===== Records shown

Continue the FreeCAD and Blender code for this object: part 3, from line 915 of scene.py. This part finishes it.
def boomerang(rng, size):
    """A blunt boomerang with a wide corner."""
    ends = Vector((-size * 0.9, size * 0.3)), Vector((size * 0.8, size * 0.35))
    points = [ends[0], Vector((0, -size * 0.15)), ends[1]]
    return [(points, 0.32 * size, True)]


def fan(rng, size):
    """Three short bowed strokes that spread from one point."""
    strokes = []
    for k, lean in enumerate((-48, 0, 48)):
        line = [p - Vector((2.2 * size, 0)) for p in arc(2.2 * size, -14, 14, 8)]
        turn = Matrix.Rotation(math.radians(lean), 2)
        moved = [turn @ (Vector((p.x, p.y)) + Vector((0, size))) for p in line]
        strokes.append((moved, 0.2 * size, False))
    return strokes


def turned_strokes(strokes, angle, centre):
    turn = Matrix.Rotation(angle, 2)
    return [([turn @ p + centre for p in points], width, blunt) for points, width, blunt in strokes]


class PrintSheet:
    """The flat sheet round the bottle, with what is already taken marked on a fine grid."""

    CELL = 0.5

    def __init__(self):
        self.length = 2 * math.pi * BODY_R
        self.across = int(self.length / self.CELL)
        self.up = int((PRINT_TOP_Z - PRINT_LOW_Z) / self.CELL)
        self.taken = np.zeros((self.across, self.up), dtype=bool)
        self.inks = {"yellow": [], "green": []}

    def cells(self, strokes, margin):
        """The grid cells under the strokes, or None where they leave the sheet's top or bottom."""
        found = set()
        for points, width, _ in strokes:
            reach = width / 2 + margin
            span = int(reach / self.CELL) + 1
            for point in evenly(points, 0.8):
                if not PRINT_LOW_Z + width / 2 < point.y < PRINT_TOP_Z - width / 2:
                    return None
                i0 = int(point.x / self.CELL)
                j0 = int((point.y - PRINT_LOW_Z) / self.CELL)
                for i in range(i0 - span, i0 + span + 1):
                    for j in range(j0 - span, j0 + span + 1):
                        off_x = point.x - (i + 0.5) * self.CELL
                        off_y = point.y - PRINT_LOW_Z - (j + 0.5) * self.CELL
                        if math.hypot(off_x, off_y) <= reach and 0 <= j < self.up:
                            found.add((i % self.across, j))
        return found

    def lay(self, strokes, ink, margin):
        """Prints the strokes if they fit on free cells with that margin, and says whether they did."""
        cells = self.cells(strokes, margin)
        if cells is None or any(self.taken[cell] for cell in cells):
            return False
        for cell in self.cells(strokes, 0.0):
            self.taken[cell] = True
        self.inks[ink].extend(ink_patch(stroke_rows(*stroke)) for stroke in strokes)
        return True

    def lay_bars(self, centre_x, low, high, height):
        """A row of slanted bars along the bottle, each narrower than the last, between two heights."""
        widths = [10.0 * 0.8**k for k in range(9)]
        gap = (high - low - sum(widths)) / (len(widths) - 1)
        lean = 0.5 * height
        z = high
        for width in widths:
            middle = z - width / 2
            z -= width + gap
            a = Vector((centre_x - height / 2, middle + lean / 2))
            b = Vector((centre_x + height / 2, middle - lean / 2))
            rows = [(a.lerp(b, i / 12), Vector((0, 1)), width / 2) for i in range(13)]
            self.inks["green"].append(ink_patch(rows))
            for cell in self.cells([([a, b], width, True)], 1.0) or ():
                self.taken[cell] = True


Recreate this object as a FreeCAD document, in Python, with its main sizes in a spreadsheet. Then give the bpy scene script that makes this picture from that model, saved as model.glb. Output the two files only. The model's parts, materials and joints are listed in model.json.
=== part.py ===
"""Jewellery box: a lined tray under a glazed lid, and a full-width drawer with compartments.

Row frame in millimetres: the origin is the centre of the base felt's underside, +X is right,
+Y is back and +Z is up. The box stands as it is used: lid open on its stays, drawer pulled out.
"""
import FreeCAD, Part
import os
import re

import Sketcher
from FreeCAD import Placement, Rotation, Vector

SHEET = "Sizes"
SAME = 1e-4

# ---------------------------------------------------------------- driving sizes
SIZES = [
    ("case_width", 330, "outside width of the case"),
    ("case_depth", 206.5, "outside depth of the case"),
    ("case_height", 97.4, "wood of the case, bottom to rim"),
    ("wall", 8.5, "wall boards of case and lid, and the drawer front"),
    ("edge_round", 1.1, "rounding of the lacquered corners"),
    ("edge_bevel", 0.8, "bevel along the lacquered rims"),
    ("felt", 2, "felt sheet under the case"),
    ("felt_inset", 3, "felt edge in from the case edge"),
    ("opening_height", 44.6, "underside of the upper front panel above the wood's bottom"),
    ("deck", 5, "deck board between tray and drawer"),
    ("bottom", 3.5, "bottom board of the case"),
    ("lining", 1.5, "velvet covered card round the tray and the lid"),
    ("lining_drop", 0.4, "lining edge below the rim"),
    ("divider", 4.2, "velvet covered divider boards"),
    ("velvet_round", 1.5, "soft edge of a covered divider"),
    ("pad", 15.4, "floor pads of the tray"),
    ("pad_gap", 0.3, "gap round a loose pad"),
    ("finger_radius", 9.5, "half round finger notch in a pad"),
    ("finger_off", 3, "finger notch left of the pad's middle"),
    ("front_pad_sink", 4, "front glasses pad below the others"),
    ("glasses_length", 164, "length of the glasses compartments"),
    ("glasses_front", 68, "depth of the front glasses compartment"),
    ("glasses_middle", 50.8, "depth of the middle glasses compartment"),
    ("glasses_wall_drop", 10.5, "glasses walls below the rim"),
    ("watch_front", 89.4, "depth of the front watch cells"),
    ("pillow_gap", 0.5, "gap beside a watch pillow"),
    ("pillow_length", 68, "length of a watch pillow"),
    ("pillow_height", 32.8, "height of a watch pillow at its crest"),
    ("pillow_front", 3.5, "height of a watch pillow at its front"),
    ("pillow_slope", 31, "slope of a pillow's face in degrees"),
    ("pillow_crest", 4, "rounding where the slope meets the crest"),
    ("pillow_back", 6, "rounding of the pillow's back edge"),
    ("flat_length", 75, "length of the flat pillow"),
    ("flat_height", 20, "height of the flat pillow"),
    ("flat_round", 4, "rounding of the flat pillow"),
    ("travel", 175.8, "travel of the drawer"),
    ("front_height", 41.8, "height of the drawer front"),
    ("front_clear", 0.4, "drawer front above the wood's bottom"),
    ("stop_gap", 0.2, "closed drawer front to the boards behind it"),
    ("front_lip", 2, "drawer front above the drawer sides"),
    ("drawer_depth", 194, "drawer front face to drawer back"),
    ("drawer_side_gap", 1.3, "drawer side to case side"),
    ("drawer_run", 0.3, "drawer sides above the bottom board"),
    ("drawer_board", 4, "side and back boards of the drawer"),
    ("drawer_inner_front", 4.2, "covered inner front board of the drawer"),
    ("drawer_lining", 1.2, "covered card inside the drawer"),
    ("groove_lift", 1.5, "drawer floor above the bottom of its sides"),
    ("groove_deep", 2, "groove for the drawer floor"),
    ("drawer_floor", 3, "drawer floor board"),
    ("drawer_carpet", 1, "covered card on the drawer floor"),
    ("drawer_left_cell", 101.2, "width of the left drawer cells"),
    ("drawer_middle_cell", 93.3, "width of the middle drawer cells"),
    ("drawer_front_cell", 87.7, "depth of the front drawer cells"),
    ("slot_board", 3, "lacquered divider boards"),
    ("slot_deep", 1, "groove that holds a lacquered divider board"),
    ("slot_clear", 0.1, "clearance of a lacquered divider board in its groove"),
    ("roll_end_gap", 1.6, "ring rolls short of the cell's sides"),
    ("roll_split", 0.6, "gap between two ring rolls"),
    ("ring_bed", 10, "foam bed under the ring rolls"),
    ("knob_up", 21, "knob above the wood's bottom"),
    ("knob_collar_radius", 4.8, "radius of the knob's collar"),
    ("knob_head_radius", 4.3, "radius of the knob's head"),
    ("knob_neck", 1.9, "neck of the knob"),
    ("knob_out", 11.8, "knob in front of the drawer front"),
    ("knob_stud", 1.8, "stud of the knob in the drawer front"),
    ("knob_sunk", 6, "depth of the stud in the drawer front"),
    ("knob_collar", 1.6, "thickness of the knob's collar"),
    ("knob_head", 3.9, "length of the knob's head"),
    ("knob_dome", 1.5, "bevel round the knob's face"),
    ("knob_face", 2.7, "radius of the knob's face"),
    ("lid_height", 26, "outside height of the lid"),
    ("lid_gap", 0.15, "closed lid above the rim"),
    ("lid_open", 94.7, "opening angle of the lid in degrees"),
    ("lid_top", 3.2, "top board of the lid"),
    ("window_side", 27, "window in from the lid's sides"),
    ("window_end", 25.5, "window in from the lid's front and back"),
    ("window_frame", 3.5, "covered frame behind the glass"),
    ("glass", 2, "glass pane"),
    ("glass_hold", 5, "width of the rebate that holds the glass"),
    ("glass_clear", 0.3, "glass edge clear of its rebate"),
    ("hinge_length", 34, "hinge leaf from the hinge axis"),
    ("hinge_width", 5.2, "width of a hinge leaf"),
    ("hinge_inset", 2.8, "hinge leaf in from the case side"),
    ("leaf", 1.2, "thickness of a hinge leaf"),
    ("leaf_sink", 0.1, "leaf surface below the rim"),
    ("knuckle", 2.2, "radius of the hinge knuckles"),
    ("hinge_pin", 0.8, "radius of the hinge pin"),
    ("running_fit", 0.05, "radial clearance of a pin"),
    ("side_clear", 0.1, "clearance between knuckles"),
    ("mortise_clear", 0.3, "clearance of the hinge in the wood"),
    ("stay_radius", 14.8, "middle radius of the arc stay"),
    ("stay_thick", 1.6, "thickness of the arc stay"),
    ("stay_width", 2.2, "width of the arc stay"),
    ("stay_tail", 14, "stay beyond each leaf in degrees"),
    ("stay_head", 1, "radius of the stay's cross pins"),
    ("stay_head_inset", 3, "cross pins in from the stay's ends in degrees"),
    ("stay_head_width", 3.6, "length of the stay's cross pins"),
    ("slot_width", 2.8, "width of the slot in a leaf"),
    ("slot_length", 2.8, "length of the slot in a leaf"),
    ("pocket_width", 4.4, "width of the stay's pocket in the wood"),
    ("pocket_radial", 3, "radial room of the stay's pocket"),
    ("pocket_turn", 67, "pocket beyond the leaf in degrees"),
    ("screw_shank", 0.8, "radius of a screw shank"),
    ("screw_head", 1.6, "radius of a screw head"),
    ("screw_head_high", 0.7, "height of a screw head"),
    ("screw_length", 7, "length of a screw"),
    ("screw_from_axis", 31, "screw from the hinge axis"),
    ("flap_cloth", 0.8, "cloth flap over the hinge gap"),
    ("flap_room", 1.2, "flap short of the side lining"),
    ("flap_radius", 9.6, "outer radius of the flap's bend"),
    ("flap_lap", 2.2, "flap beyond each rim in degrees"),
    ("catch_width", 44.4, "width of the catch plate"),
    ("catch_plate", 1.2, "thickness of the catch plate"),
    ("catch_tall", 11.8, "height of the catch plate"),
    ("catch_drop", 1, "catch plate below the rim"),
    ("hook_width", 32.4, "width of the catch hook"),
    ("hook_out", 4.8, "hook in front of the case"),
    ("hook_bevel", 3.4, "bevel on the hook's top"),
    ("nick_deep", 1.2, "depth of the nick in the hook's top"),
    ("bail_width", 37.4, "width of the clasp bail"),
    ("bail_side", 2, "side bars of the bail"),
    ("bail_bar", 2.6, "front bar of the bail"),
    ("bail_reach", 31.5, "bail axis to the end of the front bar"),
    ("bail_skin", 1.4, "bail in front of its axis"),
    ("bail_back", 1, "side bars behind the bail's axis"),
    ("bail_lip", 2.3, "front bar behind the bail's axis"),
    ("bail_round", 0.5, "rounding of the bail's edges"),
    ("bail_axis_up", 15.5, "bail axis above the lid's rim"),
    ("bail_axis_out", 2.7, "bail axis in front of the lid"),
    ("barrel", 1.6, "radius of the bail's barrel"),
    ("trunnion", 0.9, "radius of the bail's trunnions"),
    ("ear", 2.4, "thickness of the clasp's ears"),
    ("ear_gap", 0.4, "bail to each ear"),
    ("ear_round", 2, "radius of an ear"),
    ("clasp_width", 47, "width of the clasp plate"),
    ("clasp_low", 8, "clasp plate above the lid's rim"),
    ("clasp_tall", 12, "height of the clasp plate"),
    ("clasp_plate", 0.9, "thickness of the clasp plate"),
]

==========

Short task:
Everything from the line with "Recreate this object" through the line with "SAME = 1e-4" is to be output exactly; leave out all other lines.

Task response:
Recreate this object as a FreeCAD document, in Python, with its main sizes in a spreadsheet. Then give the bpy scene script that makes this picture from that model, saved as model.glb. Output the two files only. The model's parts, materials and joints are listed in model.json.
=== part.py ===
"""Jewellery box: a lined tray under a glazed lid, and a full-width drawer with compartments.

Row frame in millimetres: the origin is the centre of the base felt's underside, +X is right,
+Y is back and +Z is up. The box stands as it is used: lid open on its stays, drawer pulled out.
"""
import FreeCAD, Part
import os
import re

import Sketcher
from FreeCAD import Placement, Rotation, Vector

SHEET = "Sizes"
SAME = 1e-4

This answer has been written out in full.